_Information supplied_:
____________________

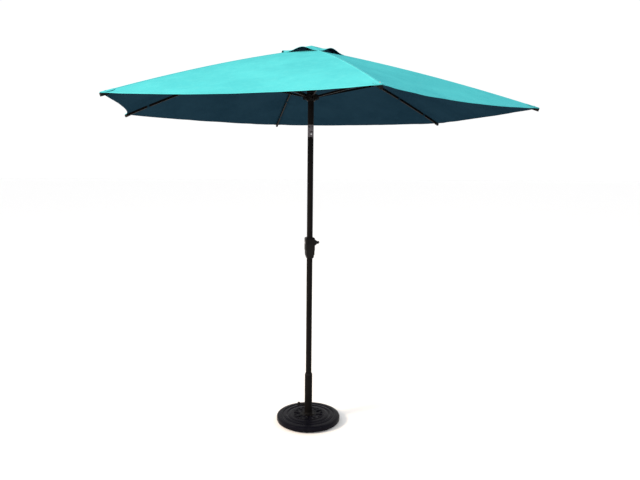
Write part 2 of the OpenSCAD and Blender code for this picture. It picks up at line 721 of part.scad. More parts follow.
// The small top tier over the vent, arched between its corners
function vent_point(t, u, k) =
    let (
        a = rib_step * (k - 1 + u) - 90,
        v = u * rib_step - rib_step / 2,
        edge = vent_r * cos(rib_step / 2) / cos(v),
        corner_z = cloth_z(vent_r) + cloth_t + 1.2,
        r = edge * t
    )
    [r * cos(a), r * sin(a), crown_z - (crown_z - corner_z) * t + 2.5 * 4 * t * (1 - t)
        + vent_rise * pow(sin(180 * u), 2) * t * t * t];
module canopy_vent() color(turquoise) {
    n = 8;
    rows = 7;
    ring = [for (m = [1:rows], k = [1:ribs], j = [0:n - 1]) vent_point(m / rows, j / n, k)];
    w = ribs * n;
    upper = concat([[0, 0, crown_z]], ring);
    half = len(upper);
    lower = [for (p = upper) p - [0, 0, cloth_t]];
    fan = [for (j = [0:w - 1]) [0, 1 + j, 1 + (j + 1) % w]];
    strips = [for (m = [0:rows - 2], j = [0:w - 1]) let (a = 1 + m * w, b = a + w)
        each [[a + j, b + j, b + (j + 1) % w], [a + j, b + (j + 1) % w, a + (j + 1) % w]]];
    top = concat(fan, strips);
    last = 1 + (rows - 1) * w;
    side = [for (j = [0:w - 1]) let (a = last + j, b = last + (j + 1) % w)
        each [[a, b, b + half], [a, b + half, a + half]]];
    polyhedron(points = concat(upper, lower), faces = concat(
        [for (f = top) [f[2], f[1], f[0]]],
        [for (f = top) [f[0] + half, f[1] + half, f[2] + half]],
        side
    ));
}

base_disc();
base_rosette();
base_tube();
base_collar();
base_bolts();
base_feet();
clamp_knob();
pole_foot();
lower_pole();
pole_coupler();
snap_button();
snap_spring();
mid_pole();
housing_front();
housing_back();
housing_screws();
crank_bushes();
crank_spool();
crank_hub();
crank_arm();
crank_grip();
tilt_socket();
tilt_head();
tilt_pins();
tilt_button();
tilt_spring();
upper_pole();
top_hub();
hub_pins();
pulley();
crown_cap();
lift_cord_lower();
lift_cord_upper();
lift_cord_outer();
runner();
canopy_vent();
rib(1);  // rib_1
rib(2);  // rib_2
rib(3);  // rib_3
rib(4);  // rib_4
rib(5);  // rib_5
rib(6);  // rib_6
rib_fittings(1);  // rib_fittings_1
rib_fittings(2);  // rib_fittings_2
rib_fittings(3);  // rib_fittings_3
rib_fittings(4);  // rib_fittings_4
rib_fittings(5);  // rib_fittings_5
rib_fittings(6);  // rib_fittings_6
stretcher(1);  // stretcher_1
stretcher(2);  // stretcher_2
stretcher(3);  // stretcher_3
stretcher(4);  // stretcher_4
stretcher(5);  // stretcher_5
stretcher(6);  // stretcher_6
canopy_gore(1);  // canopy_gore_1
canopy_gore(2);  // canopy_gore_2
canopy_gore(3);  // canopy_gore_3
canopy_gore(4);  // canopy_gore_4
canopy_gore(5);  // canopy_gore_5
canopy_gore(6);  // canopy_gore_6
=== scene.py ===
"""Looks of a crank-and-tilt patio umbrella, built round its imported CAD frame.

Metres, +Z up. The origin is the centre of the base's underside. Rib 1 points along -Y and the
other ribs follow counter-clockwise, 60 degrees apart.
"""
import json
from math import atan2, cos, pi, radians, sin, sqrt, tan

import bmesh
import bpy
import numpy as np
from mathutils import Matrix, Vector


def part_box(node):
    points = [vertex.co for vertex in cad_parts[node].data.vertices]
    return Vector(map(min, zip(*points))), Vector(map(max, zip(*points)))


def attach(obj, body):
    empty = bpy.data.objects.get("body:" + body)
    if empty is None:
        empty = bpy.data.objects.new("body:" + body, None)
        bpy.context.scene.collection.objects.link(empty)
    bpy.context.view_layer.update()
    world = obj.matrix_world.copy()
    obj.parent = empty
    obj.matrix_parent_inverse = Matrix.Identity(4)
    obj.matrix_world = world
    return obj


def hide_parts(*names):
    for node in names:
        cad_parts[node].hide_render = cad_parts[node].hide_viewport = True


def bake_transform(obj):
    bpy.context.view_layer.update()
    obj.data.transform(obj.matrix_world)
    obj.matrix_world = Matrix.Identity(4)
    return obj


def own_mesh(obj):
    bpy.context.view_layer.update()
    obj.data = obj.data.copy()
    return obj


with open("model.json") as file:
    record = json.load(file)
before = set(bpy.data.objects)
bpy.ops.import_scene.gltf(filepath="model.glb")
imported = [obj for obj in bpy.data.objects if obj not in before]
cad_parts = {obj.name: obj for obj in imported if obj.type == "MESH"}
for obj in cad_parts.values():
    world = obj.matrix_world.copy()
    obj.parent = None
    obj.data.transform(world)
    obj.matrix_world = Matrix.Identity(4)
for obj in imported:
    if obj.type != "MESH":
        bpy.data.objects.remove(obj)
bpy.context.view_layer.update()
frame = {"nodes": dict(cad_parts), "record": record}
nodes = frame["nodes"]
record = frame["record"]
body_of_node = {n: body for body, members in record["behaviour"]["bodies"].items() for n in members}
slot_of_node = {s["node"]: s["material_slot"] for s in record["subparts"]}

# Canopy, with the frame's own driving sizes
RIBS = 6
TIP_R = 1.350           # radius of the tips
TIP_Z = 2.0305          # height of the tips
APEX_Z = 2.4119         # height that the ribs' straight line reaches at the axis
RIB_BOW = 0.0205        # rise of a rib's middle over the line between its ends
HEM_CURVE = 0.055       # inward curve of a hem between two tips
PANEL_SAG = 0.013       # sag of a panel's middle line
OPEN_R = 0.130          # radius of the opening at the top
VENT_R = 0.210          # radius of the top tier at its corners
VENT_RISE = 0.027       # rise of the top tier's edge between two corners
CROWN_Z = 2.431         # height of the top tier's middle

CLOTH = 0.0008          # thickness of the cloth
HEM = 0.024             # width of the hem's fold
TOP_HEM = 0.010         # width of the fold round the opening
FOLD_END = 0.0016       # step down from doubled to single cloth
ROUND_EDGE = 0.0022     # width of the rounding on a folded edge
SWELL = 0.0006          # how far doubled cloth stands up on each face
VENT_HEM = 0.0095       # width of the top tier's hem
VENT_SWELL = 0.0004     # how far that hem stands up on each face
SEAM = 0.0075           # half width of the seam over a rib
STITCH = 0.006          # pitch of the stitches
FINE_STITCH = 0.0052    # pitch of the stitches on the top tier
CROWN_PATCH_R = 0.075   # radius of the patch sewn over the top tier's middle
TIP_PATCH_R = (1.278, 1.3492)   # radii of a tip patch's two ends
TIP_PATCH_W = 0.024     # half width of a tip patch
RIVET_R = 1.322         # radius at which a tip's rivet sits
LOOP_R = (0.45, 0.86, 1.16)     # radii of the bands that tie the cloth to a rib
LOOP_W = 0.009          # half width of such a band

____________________

_What you need to do_: Looking at the data above, return every line from the one with "snap_button();" down to the one with "bpy.context.scene.collection.objects.link(empty)", exactly and inclusively.

_Reply to the task_:
snap_button();
snap_spring();
mid_pole();
housing_front();
housing_back();
housing_screws();
crank_bushes();
crank_spool();
crank_hub();
crank_arm();
crank_grip();
tilt_socket();
tilt_head();
tilt_pins();
tilt_button();
tilt_spring();
upper_pole();
top_hub();
hub_pins();
pulley();
crown_cap();
lift_cord_lower();
lift_cord_upper();
lift_cord_outer();
runner();
canopy_vent();
rib(1);  // rib_1
rib(2);  // rib_2
rib(3);  // rib_3
rib(4);  // rib_4
rib(5);  // rib_5
rib(6);  // rib_6
rib_fittings(1);  // rib_fittings_1
rib_fittings(2);  // rib_fittings_2
rib_fittings(3);  // rib_fittings_3
rib_fittings(4);  // rib_fittings_4
rib_fittings(5);  // rib_fittings_5
rib_fittings(6);  // rib_fittings_6
stretcher(1);  // stretcher_1
stretcher(2);  // stretcher_2
stretcher(3);  // stretcher_3
stretcher(4);  // stretcher_4
stretcher(5);  // stretcher_5
stretcher(6);  // stretcher_6
canopy_gore(1);  // canopy_gore_1
canopy_gore(2);  // canopy_gore_2
canopy_gore(3);  // canopy_gore_3
canopy_gore(4);  // canopy_gore_4
canopy_gore(5);  // canopy_gore_5
canopy_gore(6);  // canopy_gore_6
=== scene.py ===
"""Looks of a crank-and-tilt patio umbrella, built round its imported CAD frame.

Metres, +Z up. The origin is the centre of the base's underside. Rib 1 points along -Y and the
other ribs follow counter-clockwise, 60 degrees apart.
"""
import json
from math import atan2, cos, pi, radians, sin, sqrt, tan

import bmesh
import bpy
import numpy as np
from mathutils import Matrix, Vector


def part_box(node):
    points = [vertex.co for vertex in cad_parts[node].data.vertices]
    return Vector(map(min, zip(*points))), Vector(map(max, zip(*points)))


def attach(obj, body):
    empty = bpy.data.objects.get("body:" + body)
    if empty is None:
        empty = bpy.data.objects.new("body:" + body, None)
        bpy.context.scene.collection.objects.link(empty)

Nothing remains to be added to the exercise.